**Description of the task:** Can the data below be set down again exactly, line for line?

** Begin Material **

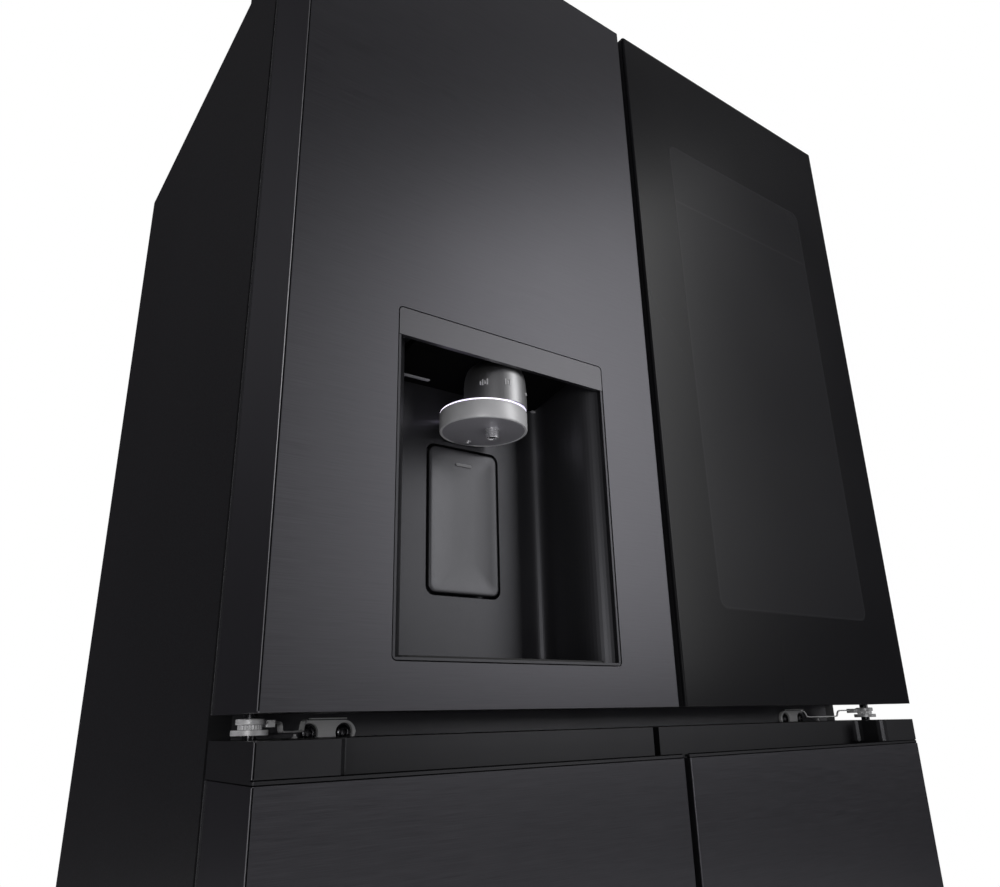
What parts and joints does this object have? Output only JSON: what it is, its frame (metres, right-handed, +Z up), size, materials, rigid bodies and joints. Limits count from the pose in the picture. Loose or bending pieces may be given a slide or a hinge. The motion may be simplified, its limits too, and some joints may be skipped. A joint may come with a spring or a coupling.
{
  "type": "french door refrigerator",
  "caption": "Refrigerator with upper French doors, one with a recessed dispenser and one with a glass outer door, above two lower freezer doors.",
  "frame": {"origin": "on the floor under the middle of the refrigerator", "axes": "+Z up, doors face -Y, +X to the right seen from the front"},
  "size_m": [0.912, 0.738, 1.793],
  "materials": {
    "brushed_dark_steel": "fine horizontal brushing, satin dark coating",
    "side_paint": "fine textured satin dark grey paint",
    "crossbar_paint": "satin dark grey paint",
    "galvanised_steel": "dull galvanised sheet",
    "foam": "rigid polyurethane foam",
    "liner_plastic": "white vacuum formed liner, soft gloss",
    "black_moulding": "fine grained black moulding",
    "foot_rubber": "matte",
    "compressor_black": "black enamel",
    "hinge_zinc": "bright zinc plate",
    "shelf_glass": "clear tempered glass in a pale frame",
    "clear_plastic": "clear moulded plastic",
    "door_seal": "soft ribbed vinyl seal",
    "dispenser_black": "satin to gloss black moulding",
    "nozzle_dark_metal": "satin dark metallic",
    "light_guide": "lit translucent ring",
    "satin_aluminium": "satin",
    "spout_chrome": "polished",
    "lever_black": "satin",
    "mullion_paint": "satin dark grey",
    "door_glass": "dark tinted tempered glass, satin gloss",
    "frame_black": "fine grained black moulding",
    "handle_cap_black": "satin dark moulding"
  },
  "bodies": {
    "cabinet": {"left_side_panel": "side_paint", "right_side_panel": "side_paint", "top_panel": "side_paint", "centre_crossbar": "crossbar_paint", "back_panel": "galvanised_steel", "base_frame": "galvanised_steel", "machine_room_cover": "galvanised_steel", "insulation_foam": "foam", "fresh_food_liner": "liner_plastic", "freezer_liner": "liner_plastic", "rear_duct_panel": "liner_plastic", "toe_grille": "black_moulding", "top_hinge_cover_left": "black_moulding", "top_hinge_cover_right": "black_moulding", "power_inlet": "black_moulding", "levelling_foot_left": "foot_rubber", "levelling_foot_right": "foot_rubber", "compressor": "compressor_black", "condenser": "compressor_black", "top_hinge_left": "hinge_zinc", "top_hinge_right": "hinge_zinc", "mid_hinge_left": "hinge_zinc", "mid_hinge_right": "hinge_zinc", "bottom_hinge_left": "hinge_zinc", "bottom_hinge_right": "hinge_zinc", "glass_shelf_upper": "shelf_glass", "glass_shelf_lower": "shelf_glass", "crisper_drawer_left": "clear_plastic", "crisper_drawer_right": "clear_plastic", "freezer_drawer_left": "clear_plastic", "freezer_drawer_right": "clear_plastic"},
    "upper_left_door": {"left_door_skin": "brushed_dark_steel", "left_door_inner": "liner_plastic", "left_door_seal": "door_seal", "dispenser_housing": "dispenser_black", "dispenser_fascia": "brushed_dark_steel", "nozzle_column": "nozzle_dark_metal", "nozzle_light_ring": "light_guide", "nozzle_disc": "satin_aluminium", "water_spout": "spout_chrome", "ice_maker_box": "liner_plastic", "left_door_bin": "clear_plastic"},
    "dispenser_lever": {"dispenser_lever": "lever_black"},
    "flip_mullion": {"flip_mullion": "mullion_paint"},
    "upper_right_door": {"right_door_inner": "liner_plastic", "right_door_seal": "door_seal", "right_door_bin": "clear_plastic"},
    "glass_outer_door": {"glass_door_frame": "frame_black", "glass_door_panel": "door_glass"},
    "lower_left_door": {"lower_left_skin": "brushed_dark_steel", "lower_left_inner": "liner_plastic", "lower_left_handle_cap": "handle_cap_black", "lower_left_seal": "door_seal"},
    "lower_right_door": {"lower_right_skin": "brushed_dark_steel", "lower_right_inner": "liner_plastic", "lower_right_handle_cap": "handle_cap_black", "lower_right_seal": "door_seal"},
    "condenser_fan": {"condenser_fan": "black_moulding"},
    "rear_roller_left": {"rear_roller_left": "black_moulding"},
    "rear_roller_right": {"rear_roller_right": "black_moulding"}
  },
  "joints": [
    {"name": "upper_left_door_hinge", "type": "hinge", "parent": "cabinet", "child": "upper_left_door", "pos_m": [-0.44, -0.309, 1.3275], "axis": [0, 0, -1], "range_deg": [0, 120]},
    {"name": "upper_right_door_hinge", "type": "hinge", "parent": "cabinet", "child": "upper_right_door", "pos_m": [0.44, -0.309, 1.3275], "axis": [0, 0, 1], "range_deg": [0, 120]},
    {"name": "glass_outer_door_hinge", "type": "hinge", "parent": "upper_right_door", "child": "glass_outer_door", "pos_m": [0.442, -0.333, 1.3275], "axis": [0, 0, 1], "range_deg": [0, 90]},
    {"name": "lower_left_door_hinge", "type": "hinge", "parent": "cabinet", "child": "lower_left_door", "pos_m": [-0.44, -0.309, 0.458], "axis": [0, 0, -1], "range_deg": [0, 120]},
    {"name": "lower_right_door_hinge", "type": "hinge", "parent": "cabinet", "child": "lower_right_door", "pos_m": [0.44, -0.309, 0.458], "axis": [0, 0, 1], "range_deg": [0, 120]},
    {"name": "dispenser_lever_press", "type": "hinge", "parent": "upper_left_door", "child": "dispenser_lever", "pos_m": [-0.21525, -0.2785, 1.137], "axis": [1, 0, 0], "range_deg": [0, 5], "stiffness_Nm_per_rad": 1},
    {"name": "flip_mullion_hinge", "type": "hinge", "parent": "upper_left_door", "child": "flip_mullion", "pos_m": [-0.023, -0.241, 1.3025], "axis": [0, 0, -1], "range_deg": [0, 90]},
    {"name": "condenser_fan_spin", "type": "hinge", "parent": "cabinet", "child": "condenser_fan", "pos_m": [0.02, 0.256, 0.15], "axis": [1, 0, 0], "continuous": true},
    {"name": "rear_roller_left_spin", "type": "hinge", "parent": "cabinet", "child": "rear_roller_left", "pos_m": [-0.381, 0.3, 0.02], "axis": [1, 0, 0], "continuous": true},
    {"name": "rear_roller_right_spin", "type": "hinge", "parent": "cabinet", "child": "rear_roller_right", "pos_m": [0.381, 0.3, 0.02], "axis": [1, 0, 0], "continuous": true}
  ]
}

** End Material **

**Problem solution:**
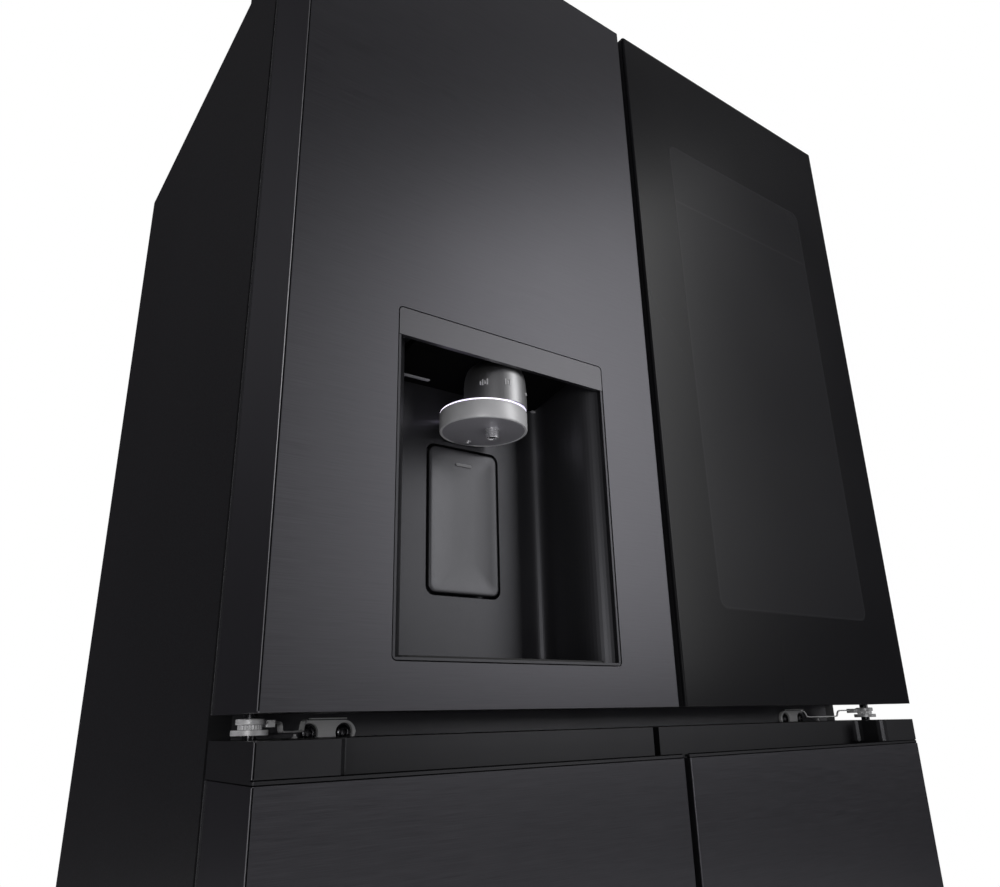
What parts and joints does this object have? Output only JSON: what it is, its frame (metres, right-handed, +Z up), size, materials, rigid bodies and joints. Limits count from the pose in the picture. Loose or bending pieces may be given a slide or a hinge. The motion may be simplified, its limits too, and some joints may be skipped. A joint may come with a spring or a coupling.
{
  "type": "french door refrigerator",
  "caption": "Refrigerator with upper French doors, one with a recessed dispenser and one with a glass outer door, above two lower freezer doors.",
  "frame": {"origin": "on the floor under the middle of the refrigerator", "axes": "+Z up, doors face -Y, +X to the right seen from the front"},
  "size_m": [0.912, 0.738, 1.793],
  "materials": {
    "brushed_dark_steel": "fine horizontal brushing, satin dark coating",
    "side_paint": "fine textured satin dark grey paint",
    "crossbar_paint": "satin dark grey paint",
    "galvanised_steel": "dull galvanised sheet",
    "foam": "rigid polyurethane foam",
    "liner_plastic": "white vacuum formed liner, soft gloss",
    "black_moulding": "fine grained black moulding",
    "foot_rubber": "matte",
    "compressor_black": "black enamel",
    "hinge_zinc": "bright zinc plate",
    "shelf_glass": "clear tempered glass in a pale frame",
    "clear_plastic": "clear moulded plastic",
    "door_seal": "soft ribbed vinyl seal",
    "dispenser_black": "satin to gloss black moulding",
    "nozzle_dark_metal": "satin dark metallic",
    "light_guide": "lit translucent ring",
    "satin_aluminium": "satin",
    "spout_chrome": "polished",
    "lever_black": "satin",
    "mullion_paint": "satin dark grey",
    "door_glass": "dark tinted tempered glass, satin gloss",
    "frame_black": "fine grained black moulding",
    "handle_cap_black": "satin dark moulding"
  },
  "bodies": {
    "cabinet": {"left_side_panel": "side_paint", "right_side_panel": "side_paint", "top_panel": "side_paint", "centre_crossbar": "crossbar_paint", "back_panel": "galvanised_steel", "base_frame": "galvanised_steel", "machine_room_cover": "galvanised_steel", "insulation_foam": "foam", "fresh_food_liner": "liner_plastic", "freezer_liner": "liner_plastic", "rear_duct_panel": "liner_plastic", "toe_grille": "black_moulding", "top_hinge_cover_left": "black_moulding", "top_hinge_cover_right": "black_moulding", "power_inlet": "black_moulding", "levelling_foot_left": "foot_rubber", "levelling_foot_right": "foot_rubber", "compressor": "compressor_black", "condenser": "compressor_black", "top_hinge_left": "hinge_zinc", "top_hinge_right": "hinge_zinc", "mid_hinge_left": "hinge_zinc", "mid_hinge_right": "hinge_zinc", "bottom_hinge_left": "hinge_zinc", "bottom_hinge_right": "hinge_zinc", "glass_shelf_upper": "shelf_glass", "glass_shelf_lower": "shelf_glass", "crisper_drawer_left": "clear_plastic", "crisper_drawer_right": "clear_plastic", "freezer_drawer_left": "clear_plastic", "freezer_drawer_right": "clear_plastic"},
    "upper_left_door": {"left_door_skin": "brushed_dark_steel", "left_door_inner": "liner_plastic", "left_door_seal": "door_seal", "dispenser_housing": "dispenser_black", "dispenser_fascia": "brushed_dark_steel", "nozzle_column": "nozzle_dark_metal", "nozzle_light_ring": "light_guide", "nozzle_disc": "satin_aluminium", "water_spout": "spout_chrome", "ice_maker_box": "liner_plastic", "left_door_bin": "clear_plastic"},
    "dispenser_lever": {"dispenser_lever": "lever_black"},
    "flip_mullion": {"flip_mullion": "mullion_paint"},
    "upper_right_door": {"right_door_inner": "liner_plastic", "right_door_seal": "door_seal", "right_door_bin": "clear_plastic"},
    "glass_outer_door": {"glass_door_frame": "frame_black", "glass_door_panel": "door_glass"},
    "lower_left_door": {"lower_left_skin": "brushed_dark_steel", "lower_left_inner": "liner_plastic", "lower_left_handle_cap": "handle_cap_black", "lower_left_seal": "door_seal"},
    "lower_right_door": {"lower_right_skin": "brushed_dark_steel", "lower_right_inner": "liner_plastic", "lower_right_handle_cap": "handle_cap_black", "lower_right_seal": "door_seal"},
    "condenser_fan": {"condenser_fan": "black_moulding"},
    "rear_roller_left": {"rear_roller_left": "black_moulding"},
    "rear_roller_right": {"rear_roller_right": "black_moulding"}
  },
  "joints": [
    {"name": "upper_left_door_hinge", "type": "hinge", "parent": "cabinet", "child": "upper_left_door", "pos_m": [-0.44, -0.309, 1.3275], "axis": [0, 0, -1], "range_deg": [0, 120]},
    {"name": "upper_right_door_hinge", "type": "hinge", "parent": "cabinet", "child": "upper_right_door", "pos_m": [0.44, -0.309, 1.3275], "axis": [0, 0, 1], "range_deg": [0, 120]},
    {"name": "glass_outer_door_hinge", "type": "hinge", "parent": "upper_right_door", "child": "glass_outer_door", "pos_m": [0.442, -0.333, 1.3275], "axis": [0, 0, 1], "range_deg": [0, 90]},
    {"name": "lower_left_door_hinge", "type": "hinge", "parent": "cabinet", "child": "lower_left_door", "pos_m": [-0.44, -0.309, 0.458], "axis": [0, 0, -1], "range_deg": [0, 120]},
    {"name": "lower_right_door_hinge", "type": "hinge", "parent": "cabinet", "child": "lower_right_door", "pos_m": [0.44, -0.309, 0.458], "axis": [0, 0, 1], "range_deg": [0, 120]},
    {"name": "dispenser_lever_press", "type": "hinge", "parent": "upper_left_door", "child": "dispenser_lever", "pos_m": [-0.21525, -0.2785, 1.137], "axis": [1, 0, 0], "range_deg": [0, 5], "stiffness_Nm_per_rad": 1},
    {"name": "flip_mullion_hinge", "type": "hinge", "parent": "upper_left_door", "child": "flip_mullion", "pos_m": [-0.023, -0.241, 1.3025], "axis": [0, 0, -1], "range_deg": [0, 90]},
    {"name": "condenser_fan_spin", "type": "hinge", "parent": "cabinet", "child": "condenser_fan", "pos_m": [0.02, 0.256, 0.15], "axis": [1, 0, 0], "continuous": true},
    {"name": "rear_roller_left_spin", "type": "hinge", "parent": "cabinet", "child": "rear_roller_left", "pos_m": [-0.381, 0.3, 0.02], "axis": [1, 0, 0], "continuous": true},
    {"name": "rear_roller_right_spin", "type": "hinge", "parent": "cabinet", "child": "rear_roller_right", "pos_m": [0.381, 0.3, 0.02], "axis": [1, 0, 0], "continuous": true}
  ]
}